I have something to share. I have been contemplating it for a complete long time If I am going to share this or not. The only reason for sharing this time around is because I normally read my blog when I am down, and it truly brings back my spark once I read my past experiences. It humbles me. So today I will start by saying at the age of 42 almost 43, I am really having a hard time finding friends. I really want a friend and for some times now I have not found one that truly I can say be my best friend. My husband is my automatic best friend wether he likes it or not. insert a smiley emoji.
I feel really sad. I have friends around but the problem is I cannot open up with them with my real emotions. I am so terrified. I feel like I am the toxic friend. I struggle to open my heart to anyone. so so sad. I listen to everyone's problem. I gave advice. But deep inside me I wanted to share my real real deep emotions to a friend. But I cannot trust anyone. I am afraid that if I open too much they will judge me. Or if I get so close to them they distance themselves. I am scared. that is why I said I am the toxic friend perhaps because I cannot be totally myself.

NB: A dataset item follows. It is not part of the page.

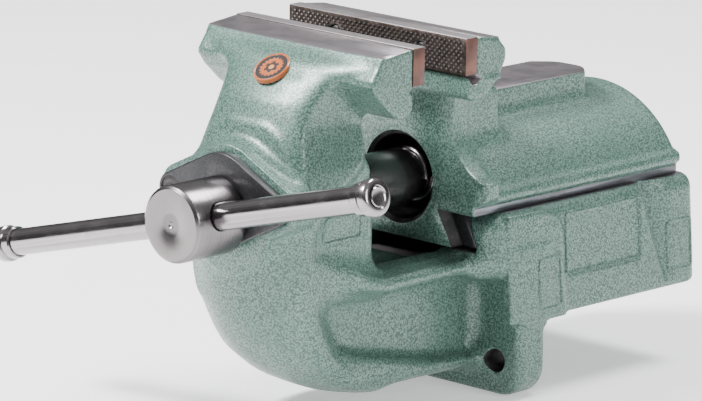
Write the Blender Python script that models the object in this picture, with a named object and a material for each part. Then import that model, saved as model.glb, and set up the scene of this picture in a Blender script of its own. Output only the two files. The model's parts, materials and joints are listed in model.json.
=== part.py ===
"""Bench vise with a fixed front jaw and a sliding rear jaw.

The casting hooks over a bench edge: a machined strip under the slide guide rests on the
bench top, and a lug plate in front of it bolts to the bench's front edge.

Everything is drawn from two references: y = 0 is the fixed jaw's gripping face and z = 0 is
the spindle's axis. An empty sets the whole drawing down so that the world origin is the
centre of the machined bench seat. X runs along the jaws, +Y points to the back of the vise.
"""

import math

import bmesh
import bpy
from mathutils import Matrix, Vector

MM = 0.001

# ---------------------------------------------------------------- driving dimensions (metres)
# Fits
GAP = 0.3 * MM                      # between pieces that rest on or pass through each other
SLIDE_GAP = 0.5 * MM                # between the slide's skirts and the top of the guide

# Where the drawing sits on the bench
SEAT_LENGTH = 17.0 * MM             # machined strip that rests on the bench top, front to back
SEAT_HEIGHT = 1.5 * MM              # how far the strip stands below the rest of the underside
SPINDLE_ABOVE_SEAT = 73.0 * MM
FACE_TO_LUG_BACK = 95.0 * MM        # from the fixed gripping face back to the bench's edge

# Jaws
JAW_WIDTH = 125.0 * MM
JAW_TOP = 84.0 * MM                 # above the spindle's axis
PLATE_HEIGHT = 19.5 * MM
PLATE_THICKNESS = 9.0 * MM
REST_OPENING = 29.0 * MM            # the jaws are modelled this far apart
MAX_OPENING = 125.0 * MM
PLATE_SCREW_SPACING = 60.0 * MM
PLATE_SCREW_RADIUS = 3.0 * MM
PLATE_SCREW_LENGTH = 20.0 * MM
PLATE_SCREW_RECESS = 1.5 * MM
HOOK_DEPTH = 35.5 * MM              # jaw top down to the bottom of the hook-shaped jaw end
BAND_DEPTH = 19.5 * MM              # machined band on top of the jaw, behind the plate
BAND_DROP = 2.5 * MM
FIXED_NOSE_REACH = 26.0 * MM
SLIDING_NOSE_REACH = 22.5 * MM
NOSE_DROP = 14.5 * MM

# Spindle, its head and the flange that holds it
SPINDLE_RADIUS = 15.0 * MM
THREAD_PITCH = 6.0 * MM
HEAD_RADIUS = 19.75 * MM
HEAD_LENGTH = 34.1 * MM
HEAD_CHAMFER = 1.5 * MM
SHANK_LENGTH = 133.0 * MM           # smooth part, from the head to the start of the thread
BOSS_REACH = 76.3 * MM              # from the gripping face forward to the front boss's face
BOSS_RADIUS = 30.0 * MM
FLANGE_THICKNESS = 5.0 * MM
FLANGE_RADIUS = 24.0 * MM
FLANGE_RISE = 7.5 * MM              # the flange sits above the spindle's axis
FLANGE_EAR_REACH = 35.5 * MM
FLANGE_EAR_RADIUS = 8.5 * MM
FLANGE_SCREW_RADIUS = 3.5 * MM
FLANGE_SCREW_LENGTH = 20.0 * MM
GROOVE_DEPTH = 3.5 * MM             # groove behind the head that the flange plate sits in
BODY_BORE_CLEARANCE = 0.5 * MM
BORE_CHAMFER = 1.0 * MM

# Tommy bar
BAR_RADIUS = 7.0 * MM
BAR_LENGTH = 275.0 * MM             # over the two end caps
BAR_TILT = math.radians(14.7)
BAR_OFFSET = -8.0 * MM              # how far the bar stands off centre in the head
CAP_RADIUS = 9.4 * MM
CAP_SLEEVE_RADIUS = 8.3 * MM
CAP_LENGTH = 13.0 * MM
CAP_SLEEVE_LENGTH = 5.5 * MM
RIVET_RADIUS = 5.0 * MM

# Fixed casting, front part
NECK_BACK = -13.0 * MM
TUNNEL_RADIUS = 30.0 * MM
TUNNEL_BACK = -3.0 * MM
SADDLE_HALF_WIDTH = 33.0 * MM
WEB_HALF_WIDTH = 30.0 * MM
THROAT_FLOOR = -36.5 * MM
LEDGE_HALF_WIDTH = 48.0 * MM
LEDGE_THICKNESS = 8.0 * MM
TROUGH_HALF_WIDTH = 26.0 * MM
TROUGH_FLOOR = -41.0 * MM
BELLY_BOTTOM = -100.0 * MM
BELLY_FLANGE_THICKNESS = 14.0 * MM
BELLY_FLANGE_HALF_WIDTH = 39.0 * MM
BELLY_FLANGE_FRONT = -12.0 * MM

# Fixed casting, guide and lug
GUIDE_FRONT = 55.0 * MM
GUIDE_BACK = 214.0 * MM
GUIDE_TOP_HALF_WIDTH = 60.0 * MM
GUIDE_BOTTOM_HALF_WIDTH = 64.0 * MM
GUIDE_EDGE_RADIUS = 9.0 * MM
LUG_THICKNESS = 20.0 * MM
LUG_BOTTOM = -113.0 * MM
LUG_HALF_WIDTH = 62.5 * MM
LUG_CORNER_RADIUS = 16.0 * MM
LUG_HOLE_RADIUS = 6.25 * MM
LUG_HOLE_SPACING = 92.0 * MM
LUG_HOLE_HEIGHT = 19.0 * MM         # above the lug's bottom edge
WEDGE_GROOVE_FRONT = 166.0 * MM
WEDGE_GROOVE_WIDTH = 16.0 * MM
WEDGE_GROOVE_DEPTH = 5.0 * MM

# Dovetail and gib
DOVETAIL_ANGLE = math.radians(30)   # flank, from the vertical
DOVETAIL_TOP_HALF_WIDTH = 38.0 * MM
DOVETAIL_HEIGHT = 18.0 * MM
DOVETAIL_FLOOR_CLEARANCE = 2.3 * MM
GIB_THICKNESS = 9.0 * MM
GIB_SCREW_RADIUS = 2.5 * MM
GIB_SCREW_HEAD_RADIUS = 5.0 * MM
GIB_SCREW_HEAD_THICKNESS = 4.0 * MM
GIB_SCREW_LENGTH = 18.0 * MM

# Sliding jaw
SLIDE_FRONT_OFFSET = 19.0 * MM      # from the sliding gripping face back to the slide's front
BARREL_LENGTH = 159.0 * MM
BARREL_RADIUS = 62.0 * MM
BARREL_CENTRE = -31.0 * MM
SKIRT_BOTTOM = -12.8 * MM
SKIRT_HALF_WIDTH = 53.0 * MM
BEAD_PROUD = 3.5 * MM
BEAD_HEIGHT = 7.0 * MM
COLUMN_LENGTH = 43.0 * MM
COLUMN_FLARE_LENGTH = 11.0 * MM     # part of the column that spreads out under the jaw
COLUMN_HALF_WIDTH = 35.0 * MM
NOTCH_RADIUS = 27.0 * MM
SLIDE_BORE_CLEARANCE = 7.4 * MM     # around the spindle, in the slide's front wall
SLIDE_BORE_DEPTH = 28.0 * MM
WALL = 10.0 * MM
CAVITY_FLOOR = -22.0 * MM
PAD_HALF_WIDTH = 19.5 * MM
PAD_LENGTH = 96.0 * MM
PAD_END_FROM_BACK = 27.0 * MM
PAD_TOP = 41.4 * MM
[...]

I want a friend to hang around. to just drink coffee without me paying the whole bill. I am not complaining, I feel like people expect me to pick up the bill every time that is in the Philippines. I want a friend that also can afford to buy their own coffee. is that too much to ask? I just want to hang around with somebody, not them hang around with me because they can benefit from our friendship. I know friendship is give and take. I don't want somebody to just take and take. I am so done with that kind of friend. That is why I said I don't have friend and it is very hard to find a friend. In the US everyone is busy, and I totally get it. I want a friend in the Philippines. I hope I can find one.